The difference with money seems rather to be that the value is created over time, where other transactions happen based on the current value of the things being exchanged. But given that we all die this doesn't strike me as morally wrong.

> If the person I'm selling food to already has enough food, why would he be buying more?

Food is perishable, and people like diversity in what they eat. Your example is an apples to oranges comparison. If he doesn't like what you offer, he'll go elsewhere.

> The difference with money seems rather to be that the value is created over time, where other transactions happen based on the current value of the things being exchanged.

Yes. Furthermore, when lending money to someone with interest, the lender gets what he put in and more, whereas say leasing a car out, he'll get it back, but it would have been consumed. This type of exchange doesn't happen with money.

> But given that we all die this doesn't strike me as morally wrong.

We can take that to it's conclusion and say nothing matters at all.

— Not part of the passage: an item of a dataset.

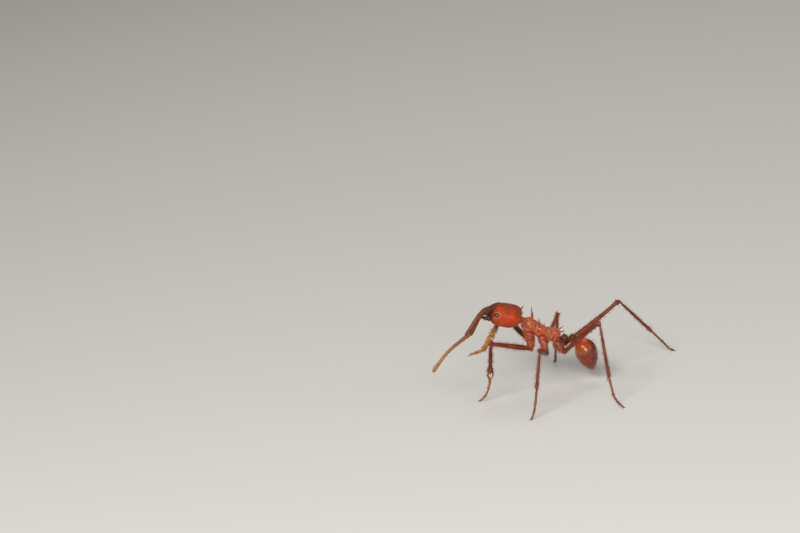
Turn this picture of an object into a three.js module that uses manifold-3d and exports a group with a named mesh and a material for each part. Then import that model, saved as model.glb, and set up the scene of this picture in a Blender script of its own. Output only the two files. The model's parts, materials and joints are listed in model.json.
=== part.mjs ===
// Leafcutter ant, a large worker of the genus Atta, at life size in a walking stance.
// Millimetres, +Z up. The ant faces -X, its left side is -Y, and its feet stand on z = 0.
import * as THREE from 'three';
import { mergeVertices } from 'three/addons/utils/BufferGeometryUtils.js';
import Module from 'manifold-3d';

const wasm = await Module();
wasm.setup();

// ---------------------------------------------------------------- driving dimensions

// The middle of the stance, which becomes the origin of the part.
const CENTRE = { x: 0.32, y: -0.805 };

const GAP = 0.03;            // clearance between neighbouring pieces
const LIMB_SIDES = 8;        // facets round a limb
const SIDES = { left: -1, right: 1 };

// Body plates: where the middle is (x, z), how far the front end is raised, and the size. The head
// is also turned a little to the ant's right.
const HEAD = { x: -3.13, z: 6.55, pitch: 18, turn: 6.5, length: 2.84, width: 2.8, depth: 1.76 };
const PRONOTUM = { x: -1.32, z: 5.42, pitch: 42, length: 1.72, width: 1.36, depth: 1.24 };
const MESOTHORAX = { x: -0.66, z: 4.98, pitch: 42, length: 1.5, width: 1.14, depth: 1.02 };
const PROPODEUM = { x: 0.25, z: 4.42, pitch: 24, length: 1.6, width: 1.1, depth: 1.16 };
const PETIOLE = { x: 1.25, z: 3.93, pitch: 4, length: 0.66, width: 0.52, depth: 0.62 };
const POSTPETIOLE = { x: 1.9, z: 3.8, pitch: -14, length: 0.66, width: 0.84, depth: 0.66 };
const GASTER = { x: 2.84, z: 2.58, pitch: 78, length: 2.16, width: 1.86, depth: 1.82 };
const GASTER_TIP = { x: 3.04, z: 1.62, pitch: 78, length: 1.4, width: 1.5, depth: 1.36 };

// Head outline: how square its ends and sections are, and how far its front, crown and chin draw in.
const HEAD_OUTLINE = { blunt: 3.1, square: 2.4, front: 0.3, crown: 0.1, chin: 0.22 };
const OCCIPITAL_NOTCH = { depth: 0.34, half_width: 0.5 };
const EYE = { forward: 0.74, out: 1.15, up: 0.22, radius: 0.22, bulge: 0.13, sunk: 0.35 };
const MANDIBLE = {
  forward: 1.2, out: 0.52, up: -0.34, length: 0.86, width: 0.62, thickness: 0.36, toe_in: 16, edge: 0.05,
};

// Spines: where the base is along, out from and above the middle of the plate, how the spine
// leans (back and out, in degrees from straight up), its length and its radius at the base.
const SPINES = {
  head: [{ forward: -1.1, out: 0.8, up: 0.42, back: 24, splay: 12, length: 0.62, radius: 0.15 }],
  pronotum: [
    { forward: 0.06, out: 0.42, up: 0.4, back: -36, splay: 12, length: 1.05, radius: 0.15 },
    { forward: 0.3, out: 0.5, up: -0.1, back: 5, splay: 78, length: 0.42, radius: 0.15 },
  ],
  mesothorax: [
    { forward: 0.3, out: 0.26, up: 0.32, back: -10, splay: 16, length: 0.42, radius: 0.14 },
    { forward: -0.2, out: 0.22, up: 0.3, back: 0, splay: 14, length: 0.38, radius: 0.13 },
  ],
  propodeum: [{ forward: -0.45, out: 0.3, up: 0.34, back: 46, splay: 30, length: 0.82, radius: 0.15 }],
};
const SPINE_TIP_RADIUS = 0.05;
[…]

People are out protesting against racial inequality, but we'll all die at the end, so it doesn't matter.

The increase in money lending us directly correlated with a vast increase in the standard of living for the average human.

Just because you buy a dollar rather than a shirt does not suddenly make you exploited. Imagine if everything debt is used for had to be bought in full. Very few people would own homes. Very few capital investment projects would be undertaken. Very few automobiles would be owned. Your life is far better because debt exists. There is no society where debt does not exist that is doing better than societies that allow debt.

> The increase in money lending us directly correlated with a vast increase in the standard of living for the average human.

You said it yourself, it's correlation, not causation. There are other factors that occurred in that time frame that increased the standard of living for people.

> Imagine if everything debt is used for had to be bought in full

That's how things were generally run back in the day, people saved up, then bought what they wanted. Also, people purchased on installments.

Your argument is basically that the ends justifies the means. That economic growth is the end goal, sell more cars, etc. so we need to put everyone in debt. We are already seeing the huge wealth gaps that exist in hyper capitalistic societies, due to no small part to running everything on interest and other immoral practices. I posit that if there were no interest, things would be more fair, and producers would have to reduce prices, making it easier for people to own stuff, compared to the inflation we see.